Belli, the current vice president, agrees. “Doing it right the first time is certainly the way to go,” she says, “but you have to be careful to get the whole picture from the professionals so you know what you’re getting into. It’s not always easy to do that.”

As startling as the cost escalations have been at Lido Beach – they’re now about 700 percent higher than they were at the outset and likely to climb even higher – Belli says the situation is not unique.

“I’ve attended a number of the restoration workshops put on by the Council of New York Cooperatives & Condominiums,” she says, “and what I hear from other board people is that restoration costs tend to spiral. Based on that, I’d say our story is not all that unusual.”

What is unusual is the way the board, contractor, and engineer came together in the face of some withering adversity. “I’ve been in this business for 27 years,” says Flag’s Colao, the contractor, “and this job took a lot of cooperation among the board, us, and the engineer to keep this ship afloat. This project could have easily been derailed, but the board was outstanding.”

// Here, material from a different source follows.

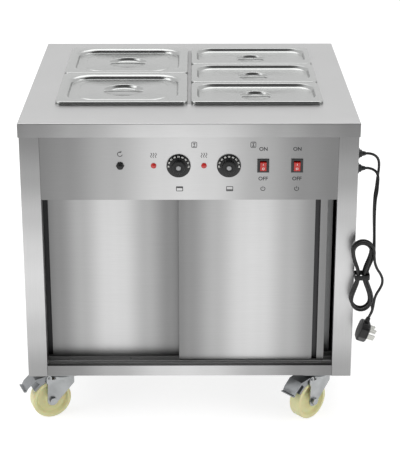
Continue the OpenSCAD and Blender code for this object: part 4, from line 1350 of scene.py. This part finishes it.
@dataclass
class Lid:
    """Pressed lid: rolled rim, flat border, sunken field and a hand dish with a bar."""

    node: str
    middle: Vector
    size: PanSize
    length: float = 325.0
    rim_gap: float = 1.0
    height: float = 6.5
    border: float = 24.0
    field_depth: float = 9.0
    field_r: float = 42.0
    step_drop: float = 1.5
    dish_depth: float = 9.0
    edge_r: float = 3.0
    rim_r: float = 16.0
    bar_half: float = 4.5
    bar_thick: float = 2.5
    sheet: float = 0.8
    corner_steps: int = 12

    def build(self) -> None:
        """Make the lid as one sheet with its bar, and give the sheet its thickness."""
        width, dish_d, self.field_r = self.size.value
        self.across = self.length - 2 * self.rim_gap
        self.deep = width - 2 * self.rim_gap
        frame = Matrix.Translation(self.middle)
        form = bmesh.new()
        levels = self.rim_levels() + self.field_levels() + self.dish_levels(dish_d / 2)
        rings = pressed(form, levels, frame, first_cap=False, last_cap=False)
        self.close_disc(form, rings[-1])
        lid = finish_mesh(self.node + "_pressing", form, PRESSED_PAN, self.node, sharp=60)
        sheet = lid.modifiers.new("sheet", "SOLIDIFY")
        sheet.thickness = self.sheet * MM
        sheet.offset = -1.0
        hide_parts(self.node)
        self.build_bar(frame, dish_d / 2)

    def outline(self, inset: float, radius: float) -> Outline:
        """Outline of the lid at an inset from its edge."""
        return rounded_outline(
            self.across - 2 * inset, self.deep - 2 * inset, radius, self.corner_steps
        )

    def rim_levels(self) -> list[tuple[Outline, float]]:
        """Levels of the rolled rim and the flat border, from the rim's foot."""
        levels = [(self.outline(0.0, self.rim_r), z) for z in (0.1, 3.4)]
        for i in range(1, 6):
            a = math.radians(90 * i / 5)
            inset = self.edge_r * (1 - math.cos(a))
            z = self.height - self.edge_r * (1 - math.sin(a))
            levels.append((self.outline(inset, self.rim_r - inset * 0.6), z))
        return levels

    def field_levels(self) -> list[tuple[Outline, float]]:
        """Levels from the border over the rounded wall to the field and its step."""
        half = self.size is PanSize.HALF
        start, lip, foot, slope = HALF_WALL if half else THIRD_WALL
        turn = math.radians(slope)
        radius = self.field_r + 3.0
        levels = [(self.outline(start - 0.6, radius), self.height)]
        for i in range(0, 6):
            a = turn * i / 5
            out = lip * math.sin(a)
            z = self.height - lip * (1 - math.cos(a))
            levels.append((self.outline(start + out, radius - out * 0.5), z))
        inset = start + lip * math.sin(turn)
        z = self.height - lip * (1 - math.cos(turn))
        floor = self.height - self.field_depth - self.step_drop * (0.9 if half else 0.6)
        foot_drop = foot * (1 - math.cos(turn))
        run = (z - floor - foot_drop) / math.tan(turn)
        inset += max(run, 0.2)
        r = radius - (inset - start) * 0.5
        for i in range(0, 6):
            a = turn * (1 - i / 5)
            out = inset + foot * (math.sin(turn) - math.sin(a))
            z = floor + foot * (1 - math.cos(a))
            levels.append((self.outline(out, r - i * 0.3), z))
        inset += foot * math.sin(turn)
        if half:
            for share in (0.0, 0.2, 0.5, 0.8, 1.0):
                edge = self.border + 24.0 + 4.0 * share
                z = floor + (self.plateau() - floor) * eased(share)
                levels.append((self.outline(edge, self.field_r - 6.0 - 4.0 * share), z))
        else:
            levels.append((self.outline(inset + 8.0, 26.0), self.plateau()))
        return levels

    def plateau(self) -> float:
        """Height of the field round the dish."""
        drop = 0.0 if self.size is PanSize.HALF else self.step_drop
        return self.height - self.field_depth - drop

    def dish_levels(self, radius: float) -> list[tuple[Outline, float]]:
        """Levels of the round hand dish, as circles with as many points.

        Args:
            radius: the dish's radius.

        Returns:
            The levels from the field to the dish's floor.
        """
        low = self.plateau()
        levels = []
        lip, foot, wall = 2.5, 4.0, 5.0
        for r, z in (
            (radius + 3.5, low), (radius + 1.2, low + 0.5), (radius, low + 0.55),
            (radius - 0.9, low + 0.1), (radius - lip * 0.7, low - lip * 0.5),
            (radius - lip, low - lip * 1.1),
            (radius - wall, low - self.dish_depth + foot * 0.75),
            (radius - wall - foot * 0.35, low - self.dish_depth + foot * 0.3),
            (radius - wall - foot * 0.8, low - self.dish_depth + foot * 0.08),
            (radius - wall - foot * 1.3, low - self.dish_depth),
            (radius * 0.5, low - self.dish_depth + 0.4),
            (radius * 0.2, low - self.dish_depth + 0.6),
        ):
            levels.append((rounded_outline(2 * r, 2 * r, r, self.corner_steps), z))
        return levels

    @staticmethod
    def close_disc(form: bmesh.types.BMesh, ring: list[bmesh.types.BMVert]) -> None:
        """Fill the last ring with triangles round a middle point."""
        middle = Vector((0, 0, 0))
        for vert in ring:
            middle += vert.co / len(ring)
        tip = form.verts.new(middle)
        for i, vert in enumerate(ring):
            if (vert.co - ring[(i + 1) % len(ring)].co).length > 1e-7:
                form.faces.new((vert, ring[(i + 1) % len(ring)], tip))

    def build_bar(self, frame: Matrix, radius: float) -> None:
        """Make the bar across the dish, which flares where it joins the lip."""
        form = bmesh.new()
        top = self.plateau()
        rings = []
        steps = 24
        for i in range(steps + 1):
            share = 2 * i / steps - 1
            x = share * (radius - 0.6)
            room = math.sqrt(max(radius**2 - x**2, 1.0))
            half = min(self.bar_half + 5.0 * abs(share) ** 6, max(room, 3.0))
            arch = 0.2 * (1 - share**2)
            thick = self.bar_thick * (1 - 0.45 * abs(share) ** 4)
            ring = []
            for step in range(12):
                a = 2 * math.pi * step / 12
                y = half * math.copysign(abs(math.cos(a)) ** 0.45, math.cos(a))
                z = thick / 2 * math.copysign(abs(math.sin(a)) ** 0.45, math.sin(a))
                ring.append(frame @ (Vector((x, y, top + arch - thick / 2 + z)) * MM))
            rings.append(ring)
        add_rings(form, rings)
        finish_mesh(self.node + "_bar", form, PRESSED_PAN, self.node, sharp=50)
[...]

There were casualties along the way, of course. Merriweather, the ousted board president, knows perhaps better than anyone else just how difficult – and dangerous – it is to be the bearer of unwelcome news.

“It’s a twofold situation,” he says. “First, you have to look at the realistic affordability of doing such a big job and then at the consequences of not doing it. If you keep patching, it never cures the problems. Eventually, you’re going to have to do it properly.”